Tradency, who was one of the first if not the first players in the forex algo trading/trade following market, is now making one of the biggest changes ever in its business model.
Since inception Tradency was charging brokers volume fee which amounted to about 2 pips. Tradency however lately realized that changing this model would open its service to much larger crowd and would become more convenient to brokers. Tradency’s new business model means that it charges technology fee of a few tens of dollars per active user per month. Simply put if a trader trades just a few standard lots per month the broker in most cases has already covered the cost. Tradency goes as far as to claim that clients who use its technology tend to trade more since they feel more confident to open new trades, when they see what other traders or strategy providers are doing. The platform also helps new traders make their first steps in the forex market, as it enables them to follow other traders and gives the trader a feeling that he/she is not alone. In addition the automation creates trading activity around the clock, even when the trader is not actively trading.
I’ve had the opportunity to meet Lior Nabat the CEO of Tradency and discuss this new model.
Why are you making this change?
We believe that the business model needs to be transparent and convenient to both brokers and traders. We also realized that as technology provider we shouldn’t charge volume based fees (which essentially made us look like an IB) but rather technology fees and that doing so would allow brokers to focus on client acquisition. With the 1-2 pips charge model removed brokers now would be able to market the platform through IBs and thus attract more traders, including to Mirror Trader. For clients the advantage is obvious as often the fee was levied on them by brokers in part or even in full. Without this charge the Mirror Trader will be available for every trader at no extra cost and with the same spread as every other platform and as a result the clients’ trading results should immediately improve.
When we calculate the difference in fees we see that brokers will now pay us about a 1/3 of what they paid us until now. This alone is a game changer.
Aren’t you afraid of taking a loss on this?
No. We believe that in longer term the new model will open way for many new traders to take advantage of the Mirror Trader offering. We are confident that our existing partners will realize that the Mirror Trader is a great tool to attract new clients and now that the cost barrier is out of the way they will market the platform more aggressively. In addition I think that many new brokers will partner with us and thus attract even more traders. With a larger number of clients this model is a win-win solution for all parties involved including signal providers who will keep earning same fees and become exposed to many more clients.
Legal Risk Factor Beneath Ripple’s Lawsuit from SECGo to article >>
Additionally this model now opens way for the brokers to promote the Mirror Trader through marketing channels such as White Labels and IBs, as the spread mark-up entry barrier was removed.
What is the response you hear so far from your partners about the change in the business model?

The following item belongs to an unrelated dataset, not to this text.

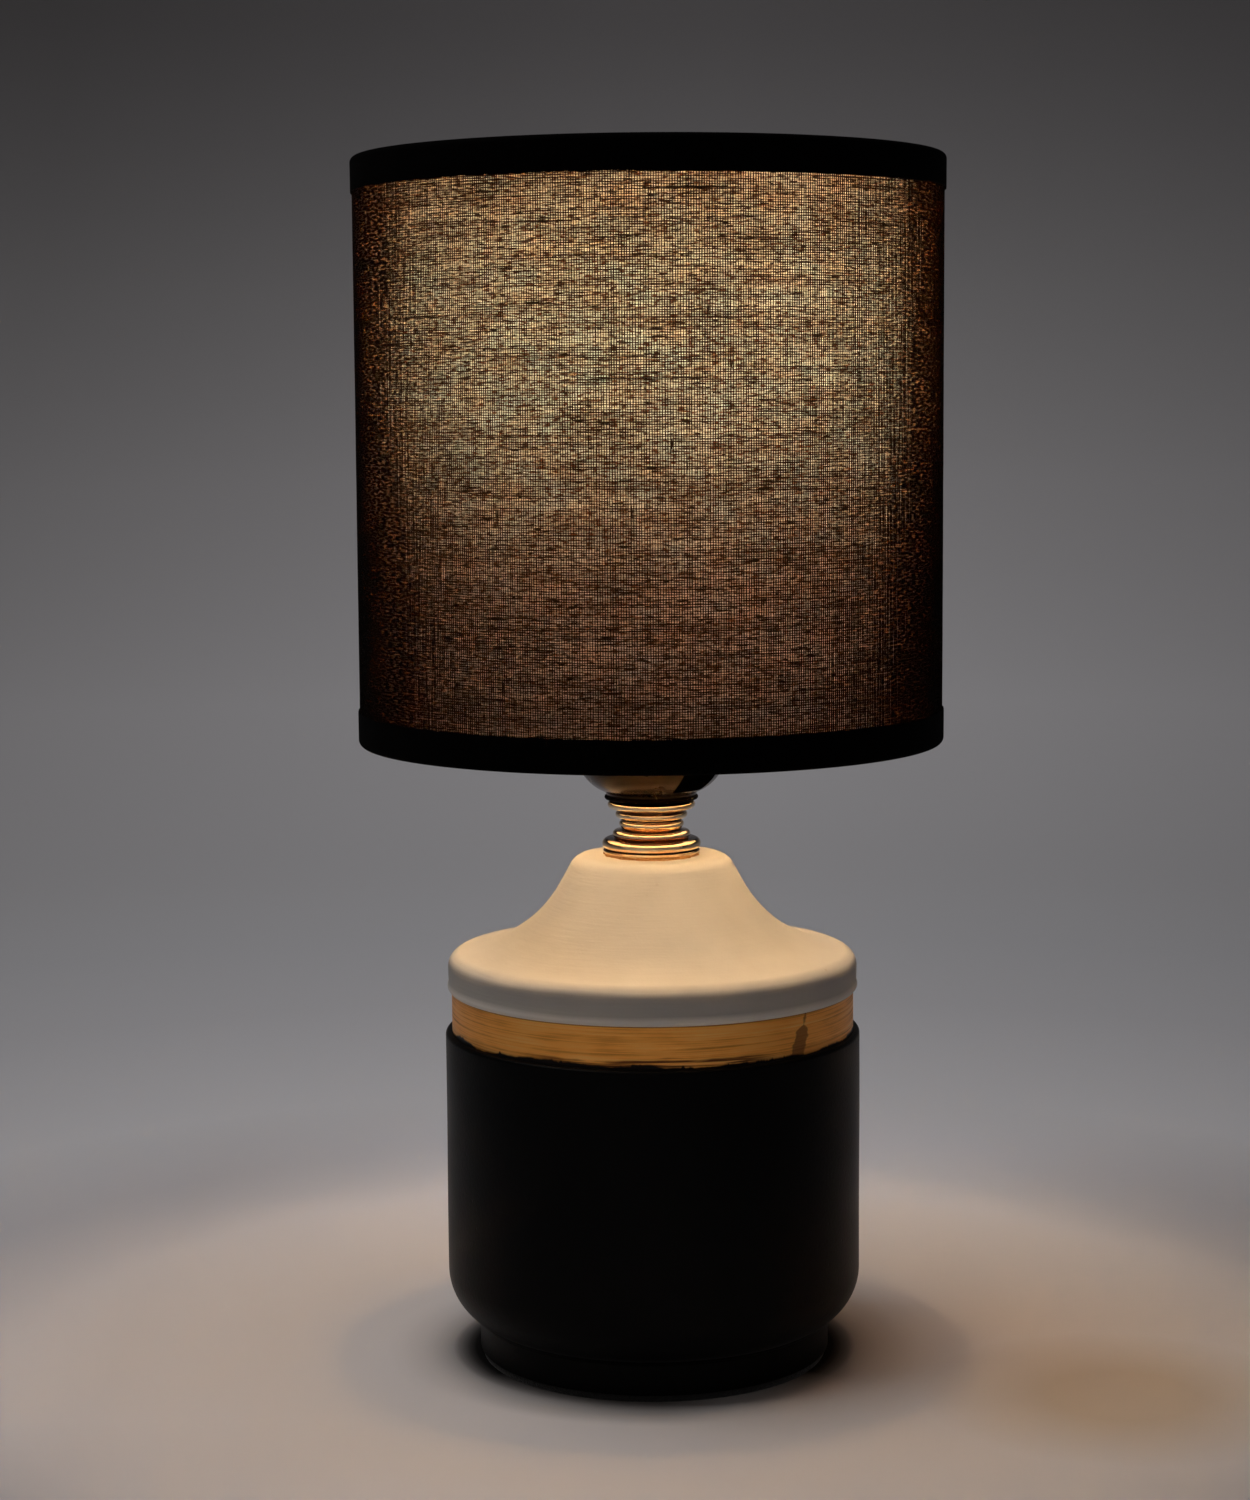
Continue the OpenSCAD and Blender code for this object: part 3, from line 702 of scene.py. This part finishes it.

The feedback we got so far is amazing. The brokers understand perfectly the reason behind the change and immediately recognize the potential of this change. I can give you one practical example; the first broker that implemented the new business model generated more revenues in one month than in the 5 previous months and I believe this result is just the beginning for this broker.
What else is new at Tradency?
One of the more important improvements we introduced lately is the ability to execute Mirror Trader trading using same credentials as in trader’s usual trading account. So for instance client can log-in to their existing account whether it is ACT, Currenex, Metatrader or proprietary platform and trade with Mirror Trader using same username and password and all trading is executed in same account. There’s no more need to open another account just for Mirror Trader. This is much more convenient to clients but also to brokers as they don’t need to open several accounts for new clients or maintain different trading conditions (spread mark-ups, etc). Essentially everything became much more simple.
We are also looking into the social networks space and will soon introduce several exciting social features to our platform. For instance signal providers and clients would be able to communicate between themselves, share ideas, trading experience and more. Clients will also be able to share their trading activity with other traders and let users mirror their trades. Since the Mirror Trader platform is already available with many brokers worldwide, I believe that with the social features, we will be able to create the biggest community of Forex traders who will discuss trading ideas, learn from each other and most importantly execute trades of other users.
Will Tradency develop a back-office?
No. Our focus is on providing advanced frontend solutions to brokers, we are offering a platform with many unique features and we prefer to focus on what we do best and make the platform even better by adding the social capabilities in the very near future. We have the ability to integrate with every back office available in the market, for example, Currenex, Metatrader, Leverate and every proprietary platform. This makes our offering much more flexible and enables us to work with every broker. For this reason we are also not planning to open a brokerage. We have no desire to compete with our partners. We prefer to continue being a technology provider and enable every broker to provide the Mirror Trader to his clients.